The fairy tales integrated into the novel are handled deftly; they did not feel intrusive, more like outgrowths from the narrative and, almost immediately, an undercurrent of awareness that they were interacting with the narrative allowed my growing understanding to really thrum. Not that there was much comfort surrounding that. Even things that should be comfortable here are not: “I felt like a pin in a map to mark a point of origin. Home. Trying on the word in my mind was similar to digging an old sweatshirt, from the bottom of a forgotten drawer: comfy and kind of smelly.”

Brewes’ capacity to interrogate contradictions is intriguing and I eagerly await (and dread reading) her next novel. “The trouble with stories is that they begin and they end. Lives certainly follow this pattern: one is born, one dies. Life as a whole does not. There are no happy endings, because nothing ever ends.”
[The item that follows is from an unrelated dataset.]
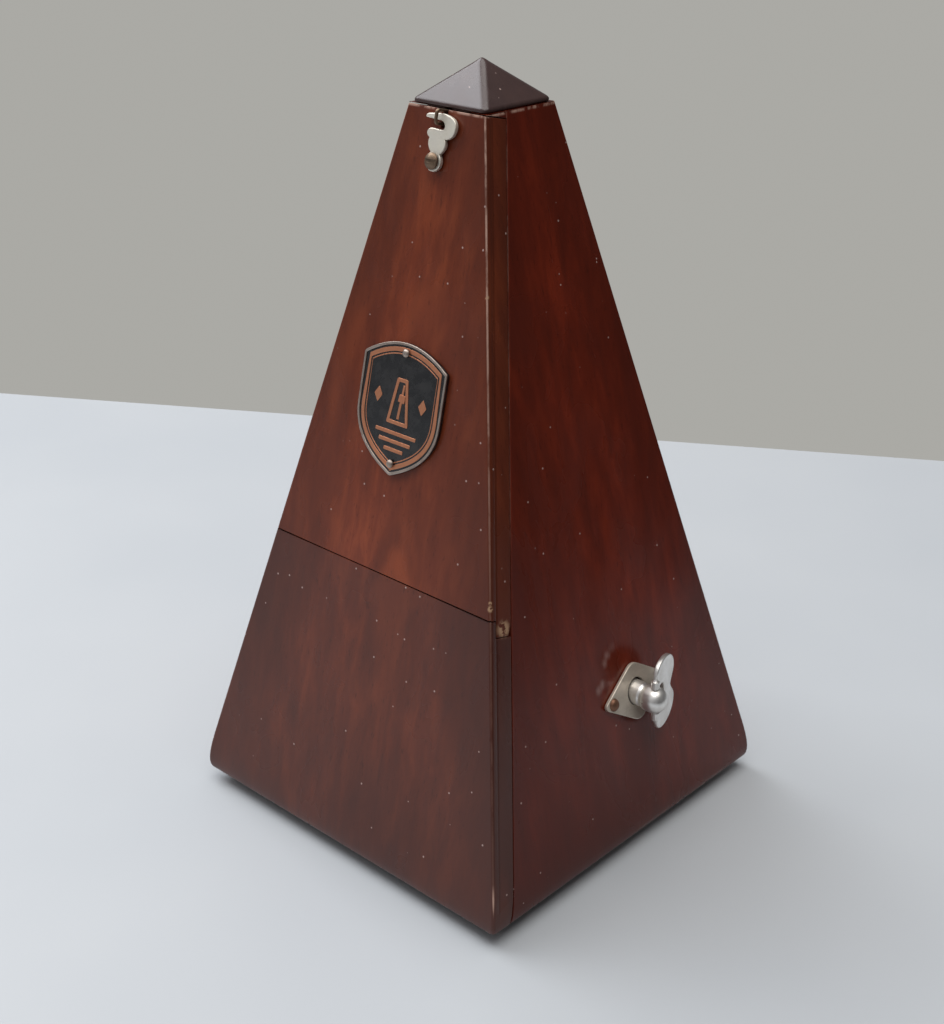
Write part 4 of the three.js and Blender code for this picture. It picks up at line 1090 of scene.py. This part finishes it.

This quotation also brings to mind another exciting Dundurn volume from this season: Lauren Davis’ Even So (2021) which both Naomi and Anne have read recently.

It feels like a successor to Davis’ Giller-nominated novel Our Daily Bread, which also considers the process of “othering”. Here, we have two women, living in Princeton and Trenton, one who volunteers at Our Daily Bread Food Pantry and the other who’s dedicated her life to service to the community there, one who thinks about dinner parties and the other who thinks about food scarcity.

But, of course it’s not that simple. There are no happy endings here either, only a sense of the wheel turning and how differently people lean in (and don’t) to help it go ‘round.